Augmenting this potential upside, there are multiple market participants including investment bank proprietary trading desks, hedge funds and business development companies (BDCs) seeking to reduce exposure to the CLO equity market, presenting an opportunity to capitalize on potential forced sellers. 

Proprietary Trading Desks: Regulatory changes have made it capital inefficient for many banks to hold unrated exposures. As a result, many banks continue to reduce exposure to CLO equity.

Hedge Funds: Hedge funds have historically been one of the larger buyers of post-crisis CLO equity, but a combination of redemptions due to disappointing overall fund performance and increased volatility in CLO equity prices has caused many hedge funds to reduce their exposure to the asset class.

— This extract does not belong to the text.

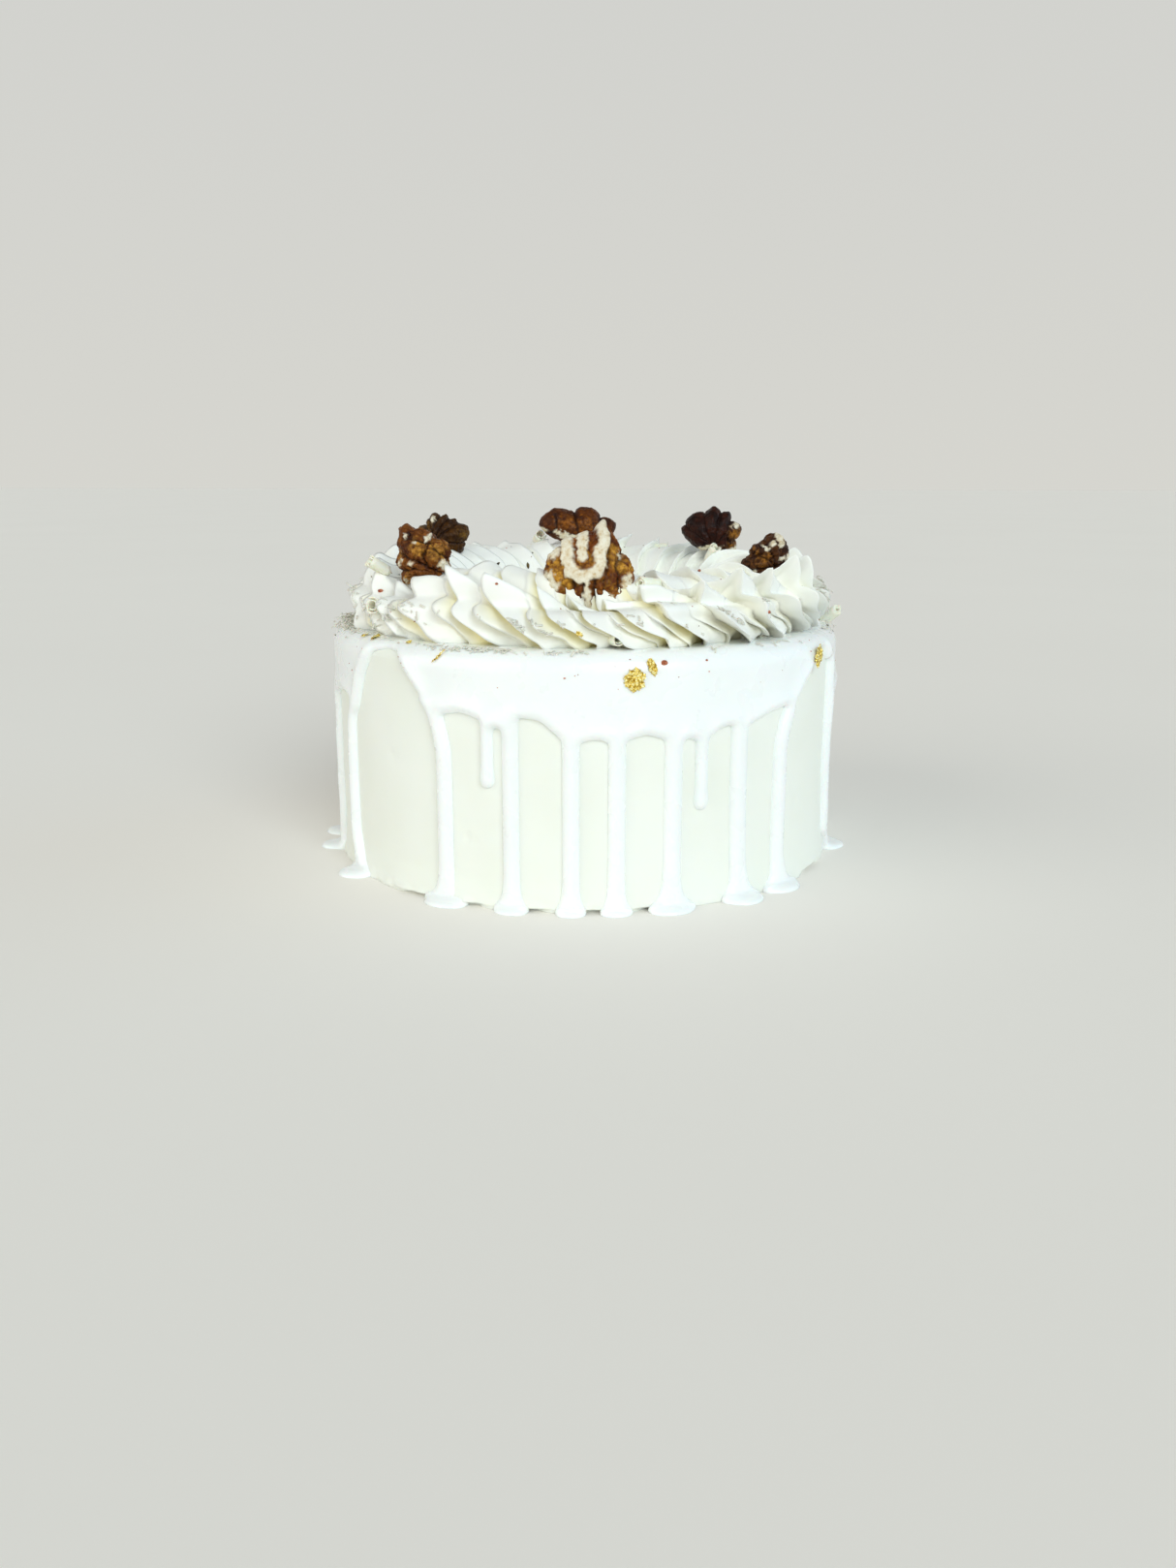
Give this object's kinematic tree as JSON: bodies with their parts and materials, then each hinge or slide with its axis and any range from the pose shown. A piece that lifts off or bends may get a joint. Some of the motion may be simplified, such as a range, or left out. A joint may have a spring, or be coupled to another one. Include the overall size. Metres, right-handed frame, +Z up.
{
  "type": "frosted layer cake",
  "caption": "Tall round carrot cake in ivory buttercream with a white drip glaze, a piped buttercream ring, walnut halves and small white chocolate curls.",
  "frame": {"origin": "middle of the flat base, where the cake stands on its board or plate", "axes": "+Z up, -Y towards the front, +X to the right of someone who faces the front"},
  "size_m": [0.2231, 0.215, 0.1407],
  "materials": {
    "buttercream": "soft matt, hand-smoothed",
    "glaze": "wet gloss",
    "piped_buttercream": "smooth satin",
    "walnut": "satin, oiled skin"
  },
  "bodies": {
    "root": {"frosted_body": "buttercream", "drip_glaze": "glaze", "piped_ring": "piped_buttercream", "walnut_front": "walnut", "walnut_front_right": "walnut", "walnut_back_right": "walnut", "walnut_back": "walnut", "walnut_back_left": "walnut", "walnut_front_left": "walnut"}
  },
  "joints": []
}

BDCs: The perceived complexity of CLO equity as well as questions surrounding the transparency of valuation practices have led investors to reduce their exposure to BDCs with high allocations to CLO equity. To help restore investor confidence, some BDC managers have started to reduce or eliminate new commitments and, in some instances, sell their existing CLO equity holdings. This market dynamic has curtailed an important source of demand, particularly for new issue CLO equity, and turned BDCs into a potential source of secondary CLO equity supply.

The ripple effect of risk retention’s impending implementation, as well as the likely composition of the subsequent market, presents a number of opportunities for well-capitalized managers to extract value.

If an investor has the ability to (re)underwrite CLO collateral pools on a granular basis, and understands how the market trades structure, basis and quality of manager platform, CIFC believes that the current market offers a compelling opportunity to produce differentiated total returns across both mezzanine CLO tranches and secondary CLO equity.